My Abaqus job ran to completion — no errors — but the displacements are way larger than I expected for a steel part. Like, off by a factor of a thousand. Where do I even start?
A factor of 1000 off is a classic unit mismatch. My first guess: you entered Young's modulus in MPa but your model uses millimeters and Newtons — which expects MPa by default — but something went wrong. Or the reverse: you entered it in Pa into an SI-meters model. Either way, start at the material card, not the mesh.
Error 1: "Young's Modulus is Negative or Zero"
I got "Young's modulus must be positive" but I'm sure I typed a positive number. Steel is 210 GPa, I put 210 — is there a unit issue?
210 is correct in GPa — but what units is the rest of your model in? If you're using meters and Newtons (SI), you need 210×10⁹ Pa. If you're in the common Abaqus convention of millimeters, Newtons, and MPa, then 210,000 MPa is correct. "210" in an SI-meters model gives a modulus roughly 10⁶ times too small — the solver won't always error out, it'll just give enormous deformations.
Root causes:
- Unit mismatch: The most common cause. FEA solvers do not know your physical units — they operate on raw numbers. Entering 210 when 210,000 or 2.1×10¹¹ is expected causes silent scaling errors.

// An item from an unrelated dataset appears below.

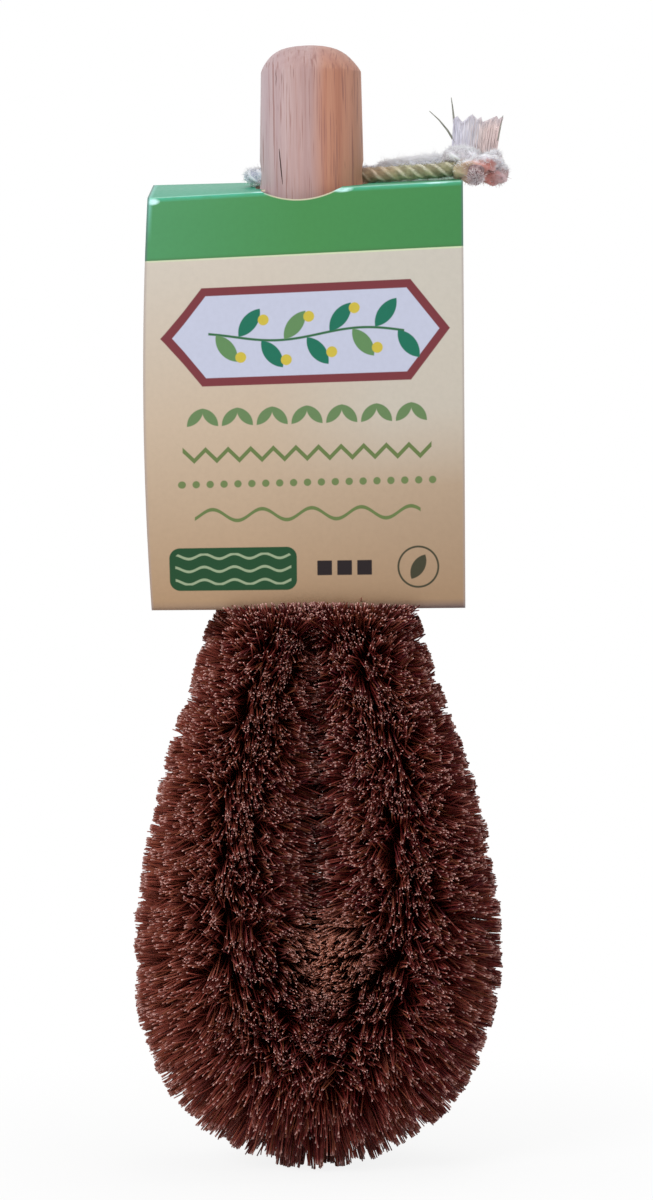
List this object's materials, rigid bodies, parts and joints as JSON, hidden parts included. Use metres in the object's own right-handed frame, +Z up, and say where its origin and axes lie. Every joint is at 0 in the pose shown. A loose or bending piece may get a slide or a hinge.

- Wrong sign: Copy-paste from a script that multiplied by −1 for some transformation.
- Accidental zero: Temperature-dependent table with a zero entry at a row the solver reaches during the analysis.
Consistent unit system — reference table:
| Unit System | Length | Force | Mass | Time | Stress / Modulus | Density |
|---|---|---|---|---|---|---|
| SI (standard) | m | N | kg | s | Pa (N/m²) | kg/m³ |
| mm-N-MPa | mm | N | tonne (Mg) | s | MPa (N/mm²) | tonne/mm³ |
| mm-kN-GPa | mm | kN | Mg | s | GPa | Mg/mm³ |
| CGS | cm | dyn | g | s | dyn/cm² | g/cm³ |
| in-lbf | in | lbf | slug | s | psi | slug/in³ |
Fix
- Decide on one unit system at project start and document it in your model notes.
- For steel in mm-N-MPa: E = 210,000 MPa, ρ = 7.85×10⁻⁹ tonne/mm³.
- Run a single-element test: apply a known load and verify displacement against the analytical result \( \delta = FL/AE \).
- If using Abaqus keywords, add a comment line like
** Units: mm, N, MPa, tonneat the top of your .inp file.
Error 2: "Poisson's Ratio Out of Range"
I'm modeling rubber and I typed ν = 0.5 since rubber is incompressible. But Abaqus gave me a singular stiffness matrix. Isn't 0.5 the right value for rubber?
Thermodynamically, ν = 0.5 exactly means the bulk modulus becomes infinite — \( K = E / 3(1-2\nu) \) blows up. The stiffness matrix becomes singular, which is why it fails. In practice you use ν = 0.499 or 0.4999 to approximate incompressibility — but you also must switch to hybrid (mixed) elements like C3D8H in Abaqus. Standard displacement elements with near-ν = 0.5 lock and give completely wrong results even without crashing.
Why does ν have a lower bound of −1 as well? I didn't know Poisson's ratio could even be negative.
Auxetic materials — like certain foams and lattice structures — actually expand laterally when you pull them. ν can legitimately be negative for those. The thermodynamic constraint is that the strain energy must be positive definite, which gives \( -1 < \nu < 0.5 \). Anything outside that range means the material would spontaneously release energy from a stressed state, which is physically impossible.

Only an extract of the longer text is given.